The report came one day after officials accused Sudan of bombing a refugee camp in South Sudan, which became the world’s newest country only four months ago. The government of Khartoum denied Friday that there was even a camp housing northern Sudanese refugees who fled south for refuge, adding that its air force had not bombed any area of South Sudan.
Four bombs fell in and around a camp called Yida in Unity State. No casualties were reported, though one bomb landed on the grounds of a school while 300 students were in class. That bomb did not detonate.
The U.N. refugee agency on Friday condemned the bombing of the camp, and the U.S. called the attack abhorrent and outrageous. The U.S. demanded that Sudan halt aerial bombardments immediately. Another bombing in a separate area of South Sudan earlier this week killed seven people, according to South Sudan President Salva Kiir.
The U.N. human rights chief, meanwhile, called for an investigation into Thursday’s bombings. Navi Pillay said if it is established that an international crime or serious human rights violation occurred, then those responsible should face consequences.
“This latest attack risks aggravating what is already an extremely tense and dangerous situation,” she said.
Kiir said Thursday he fears the Khartoum-based Sudanese government intends to invade the south soon.
Sudan’s U.N. ambassador denied reports his country bombed areas of South Sudan, and the American ambassador says he’s a liar.

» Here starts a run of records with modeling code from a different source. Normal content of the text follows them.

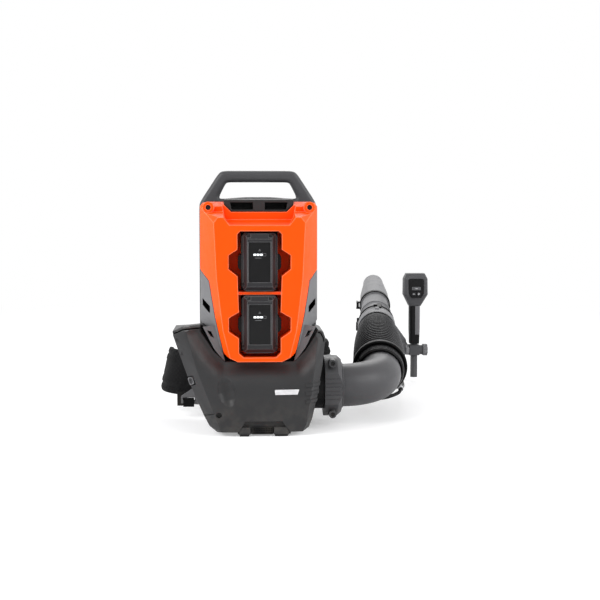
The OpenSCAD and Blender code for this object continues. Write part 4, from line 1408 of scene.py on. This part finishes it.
@dataclass
class HandleFrame(SubAssembly):
    """Carrying handle and back frame in one moulding."""

    body: str = "backpack"
    half: float = 128.0
    handle_half: float = 81.0
    bar: float = 25.0
    shoulder_z: float = 482.0
    opening: float = 61.0
    rim: float = 9.0
    foot: Outline = ((60, 18), (70, 22))
    corner: float = 16.0
    grip_corner: float = 12.0
    window: Pair = (78.0, 68.0)
    windows: Outline = ((-52, 380), (52, 380), (-52, 290), (52, 290))
    intake: Triple = (-15.0, 104.0, 64.0)

    def build(self) -> None:
        """Builds the frame as one plate with rounded rims, its hand opening, windows and intake hole."""
        low, high = node_box("handle_frame")
        top, h = high[2], self.handle_half
        outer = rounded(mirrored([
            *self.foot, [self.half - 30, 60], [self.half, 150], [self.half, self.shoulder_z - 10],
            [self.half - 3, self.shoulder_z], [h + 4, top - 5], [h - 6, top],
        ]), self.corner, 7)
        grip = rounded(mirrored([
            [30, top - 57], [h, top - self.opening], [h + 4, top - 57], [h - 10, top - self.bar - 4],
            [h - 15, top - self.bar],
        ]), self.grip_corner, 7)
        holes = [box_outline(place, self.window, self.grip_corner) for place in self.windows]
        a = np.linspace(0, 2 * math.pi, 72, endpoint=False)
        x, z, r = self.intake
        holes.append(np.stack([x + r * np.cos(a), z + r * np.sin(a)], 1))
        mesh = outwards(plate_mesh("frame", outer, [grip, *holes], (low[1], high[1]), self.rim))
        made = self.piece("handle_and_frame", mesh, FRAME_GREY, self.body, "handle_frame")
        settle_normals(made)


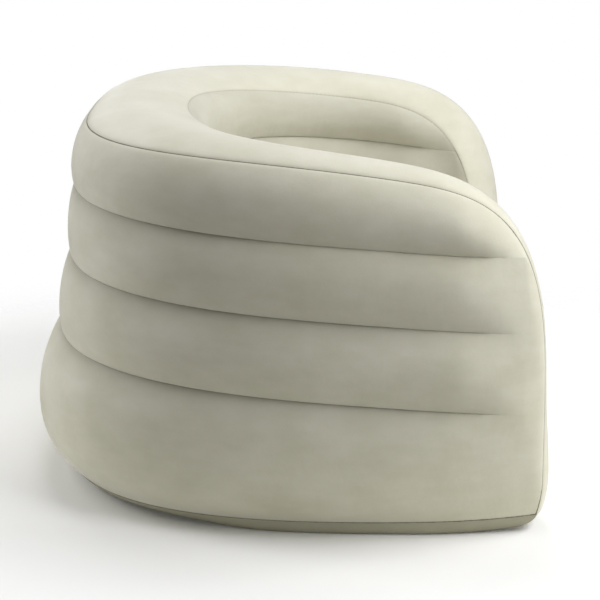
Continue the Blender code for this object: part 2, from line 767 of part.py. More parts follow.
def add_valve(outer, wall, plastic, soft, parent):
    place, turn = valve_place(outer)
    empty = add_empty("valve_axis", place, turn.to_4x4(), parent)
    neck_radius = NECK_BORE_RADIUS + NECK_WALL
    hole_radius = neck_radius + TOUCH_GAP
    cut_holes(wall, [place], turn.col[2], hole_radius, NECK_DEPTH)
    flange_low = -FLANGE_SET_BACK - FLANGE_THICKNESS
    flange = (
        (NECK_BORE_RADIUS, -NECK_DEPTH),
        (neck_radius, -NECK_DEPTH),
        (neck_radius, flange_low),
        (FLANGE_RADIUS, flange_low),
        (FLANGE_RADIUS, -FLANGE_SET_BACK),
        (neck_radius, -FLANGE_SET_BACK),
        (neck_radius, NECK_PROUD),
        (NECK_BORE_RADIUS, NECK_PROUD),
    )
    add_object("valve_flange", turned("valve_flange", flange), plastic, empty)

    gasket_low = NECK_PROUD + TOUCH_GAP
    gasket_high = gasket_low + GASKET_THICKNESS
    gasket = (
        (NECK_BORE_RADIUS, gasket_low),
        (neck_radius, gasket_low),
        (neck_radius, gasket_high),
        (NECK_BORE_RADIUS, gasket_high),
    )
    add_object("valve_gasket", turned("valve_gasket", gasket), soft, empty)

    collar_low = gasket_high + TOUCH_GAP
    collar_high = collar_low + COLLAR_THICKNESS
    barrel_radius = NECK_BORE_RADIUS - SLIDING_GAP
    barrel_low = collar_high - INSERT_LENGTH
    insert = (
        (INSERT_BORE_RADIUS, barrel_low),
        (barrel_radius - INSERT_TAPER, barrel_low),
        (barrel_radius, collar_low),
        (COLLAR_RADIUS, collar_low),
        (COLLAR_RADIUS, collar_high),
        (INSERT_BORE_RADIUS, collar_high),
    )
    body = add_object("valve_insert", turned("valve_insert", insert), plastic, empty)
    half_strap = STRAP_WIDTH / 2
    lug_inner = -(INSERT_BORE_RADIUS + COLLAR_RADIUS) / 2
    lug_outer = -STRAP_HINGE_REACH + TOUCH_GAP
    add_bar(
        body,
        (-half_strap, lug_outer, collar_low + TOUCH_GAP),
        (half_strap, lug_inner, collar_high - TOUCH_GAP),
    )

    flap_high = barrel_low - TOUCH_GAP
    flap_radius = INSERT_BORE_RADIUS + FLAP_OVERLAP
    flap = (
        (0, flap_high - FLAP_THICKNESS),
        (flap_radius, flap_high - FLAP_THICKNESS),
        (flap_radius, flap_high),
        (0, flap_high),
    )
    made = add_object("check_flap", turned("check_flap", flap), soft, empty)
    move_origin(made, (0, flap_radius + FLAP_EAR, flap_high))

    cap_low = collar_high + TOUCH_GAP
    cap_high = cap_low + CAP_THICKNESS
    plug_radius = INSERT_BORE_RADIUS - PLUG_CLEARANCE
    cap = (
        (0, cap_low - PLUG_LENGTH),
        (plug_radius, cap_low - PLUG_LENGTH),
        (plug_radius, cap_low),
        (CAP_RADIUS, cap_low),
        (CAP_RADIUS, cap_high),
        (0, cap_high),
    )
    lid = add_object("valve_cap", turned("valve_cap", cap), plastic, empty)
    hinge = Vector((0, -STRAP_HINGE_REACH, cap_low))
    add_bar(
        lid,
        (-half_strap, hinge.y, cap_low + TOUCH_GAP / 2),
        (half_strap, -plug_radius, cap_low + STRAP_THICKNESS),
    )
    add_bar(
        lid,
        (-half_strap, plug_radius, cap_high - STRAP_THICKNESS),
        (half_strap, CAP_TAB_REACH, cap_high - TOUCH_GAP / 2),
    )
    move_origin(lid, hinge)


def main():
    clear_scene()
    flock = material("flocked_film", (0.500, 0.485, 0.405), 0.92)
    vinyl = material("base_vinyl", (0.260, 0.250, 0.190), 0.70)
    web = material("web_vinyl", (0.700, 0.690, 0.640), 0.45)
    plastic = material("valve_vinyl", (0.420, 0.400, 0.330), 0.40)
    soft = material("soft_vinyl", (0.560, 0.545, 0.480), 0.35)
    outer, inner = outer_wall_points(), inner_wall_points()
    rim = rim_points(outer, inner)
    outline = seat_outline(inner)
    seat = seat_top_points(outline)
    front = seat_front_points(seat, inner)
    reach = np.concatenate([outer[..., 1].ravel(), rim[..., 1].ravel()])
    middle = (reach.max() + reach.min()) / 2
    root = add_empty("sofa", (0, -middle, 0), Matrix())
    made = add_film_panels(outer, rim, inner, seat, front, flock, vinyl, root)
    webs = web_places(outline)
    holes = [(0, y, AIR_HOLE_HEIGHT) for y in (webs[1:] + webs[:-1]) / 2]
    cut_holes(made["inner_wall_panel"], holes, (1, 0, 0), AIR_HOLE_RADIUS, HALF_WIDTH)
    add_wall_webs(outer, inner, web, root)
    add_seat_webs(seat, outline, web, root)
    add_valve(outer, made["outer_wall_panel"], plastic, soft, root)


main()
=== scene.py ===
"""Looks of the inflatable sofa: smooth flocked skins, welded seams, valve, light, camera.

Metres, in the CAD's frame: the front faces -Y, +Z is up, and the sofa stands on Z = 0.
Every skin is a surface computed from the same named sizes as the CAD panel that it
stands for, with the creases, welds and folds that the panel leaves out.
"""

import bpy
import numpy as np
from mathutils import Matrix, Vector

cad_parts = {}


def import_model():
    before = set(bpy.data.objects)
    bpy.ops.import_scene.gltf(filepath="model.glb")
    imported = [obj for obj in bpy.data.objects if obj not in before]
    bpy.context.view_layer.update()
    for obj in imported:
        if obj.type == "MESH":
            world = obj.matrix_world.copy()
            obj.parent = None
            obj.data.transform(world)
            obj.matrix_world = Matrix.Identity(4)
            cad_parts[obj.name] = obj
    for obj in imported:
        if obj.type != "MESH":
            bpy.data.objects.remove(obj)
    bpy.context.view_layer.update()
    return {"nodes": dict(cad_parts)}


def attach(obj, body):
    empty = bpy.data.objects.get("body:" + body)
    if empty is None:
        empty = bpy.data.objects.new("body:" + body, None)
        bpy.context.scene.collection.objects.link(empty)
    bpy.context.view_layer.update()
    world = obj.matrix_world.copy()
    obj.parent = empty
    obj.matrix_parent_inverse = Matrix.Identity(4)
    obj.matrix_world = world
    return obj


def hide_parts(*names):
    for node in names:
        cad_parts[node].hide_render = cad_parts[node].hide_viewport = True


# Plan of the wall, as in the CAD, and the shift of it all along Y. Insets and channels
# go from the top down.
HALF_WIDTH = 0.626
BACK_Y = 0.409
CORNER_Y = -0.245
FRONT_Y = -0.470
TOE_IN = 0.029
OUTER_ROUNDNESS = 2.92
INNER_ROUNDNESS = 2.2
SHIFT_Y = -0.000399
OUTER_SIDE_INSETS = (0.026, 0.001, 0.0, -0.004, 0.0179)
OUTER_BACK_INSETS = (0.029, 0.006, -0.005, -0.027, -0.0185)
INNER_SIDE_INSETS = (0.0, -0.002, 0.004, 0.012, 0.012)
INNER_BACK_INSETS = (0.0, 0.012, 0.024, 0.032, 0.032)

# Heights of the seams and creases, and how far they fall or rise towards the front.
# The inner creases stand rise x (1 - f^2) - drop above the outer ones, with f the share
# of the way to the front.
TOP_SEAM_HEIGHT = 0.676
TOP_SEAM_FALL = 0.0883
TOP_FALL_POWER = 2.61
CREASE_HEIGHTS = (0.562, 0.428, 0.283)
CREASE_FALLS = (0.057, 0.057, 0.057)
CREASE_FALL_POWER = 1.15
BASE_SEAM_HEIGHT = 0.0248
BASE_SEAM_FRONT_RISE = 0.0088
BASE_RISE_POWER = 4.6
INNER_SEAM_BACK_RISE = 0.010
INNER_SEAM_SIDE_DROP = 0.025
INNER_CREASE_RISE = 0.0327
INNER_CREASE_DROP = 0.0114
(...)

Sudanese Ambassador Daffa-Alla Elhag Ali Osman told journalists after a Security Council meeting on the matter Friday that the reports were “fabrications” and “there was no aerial bombardment.”
The United States’ U.N. Ambassador Susan Rice told journalists that the reports of bombing by Sudan along its border with South Sudan have been confirmed by U.N. officials. She said the Sudanese envoy “blatantly lied” to council members.
The Satellite Sentinel Project said satellite imagery appears to show the enhancement of two air bases Sudan seized in Kurmuk from rebels in Sudan’s Blue Nile State. The group says the images show three helicopter gunships and an Antonov, the plane witnesses said was used in Thursday’s bombing run of the Yida refugee camp.
The violence near the new border between Sudan and South Sudan is especially troubling given the history between the two. The black African tribes of South Sudan and the mainly Arab north battled two civil wars over more than five decades, and some 2 million died in the latest war, from 1983-2005.
A peace deal ended the war and South Sudan became its own country in July after a successful independence referendum. But there have been lingering disputes over border demarcation, oil-sharing revenues and all-out warfare between Sudan’s military or proxies and a military force inside Sudan that aligns itself politically and culturally with the south.
Sudan has accused the south of arming those groups, and taken that accusation to the U.N. Security Council. Kiir on Thursday denied that charge.
John Prendergast a Sudan activist and the co-founder of the Enough Project, said the airfield improvements suggest that Sudan will widen its aerial campaign in border areas of South Kordofan and Blue Nile in Sudan, as well as in South Sudan.
“If this buildup and bombing campaign isn’t countered aggressively by the international community, it appears likely that Khartoum’s actions will plunge Sudan even more deeply into internal war as well as ignite a full-scale war with South Sudan. This is threatening to explode into the largest conventional war on the face of the earth,” Prendergast said.
Omer Ismail, a policy adviser for the Enough Project, said the indiscriminate bombings of refugees fleeing war is a “grave” violation of international humanitarian law.
In the buildup to South Sudan’s January independence referendum and its July declaration as the world’s newest country, the U.S. had indicated it would consider easing economic sanctions against Sudan if it would allow the south to break free without interference. But talk of normalizing relations has subsided as Sudan has continued military maneuvers along the border.
Twice this week the U.S. strongly condemned bombardments by Sudan against South Sudan, and it urged South Sudan to exercise restraint to prevent the further escalation of hostilities. The U.S. also called on Sudan and the Sudan People’s Liberation Movement-North — the military movement in Sudan that aligns itself with South Sudan — to cease fighting and resume talks.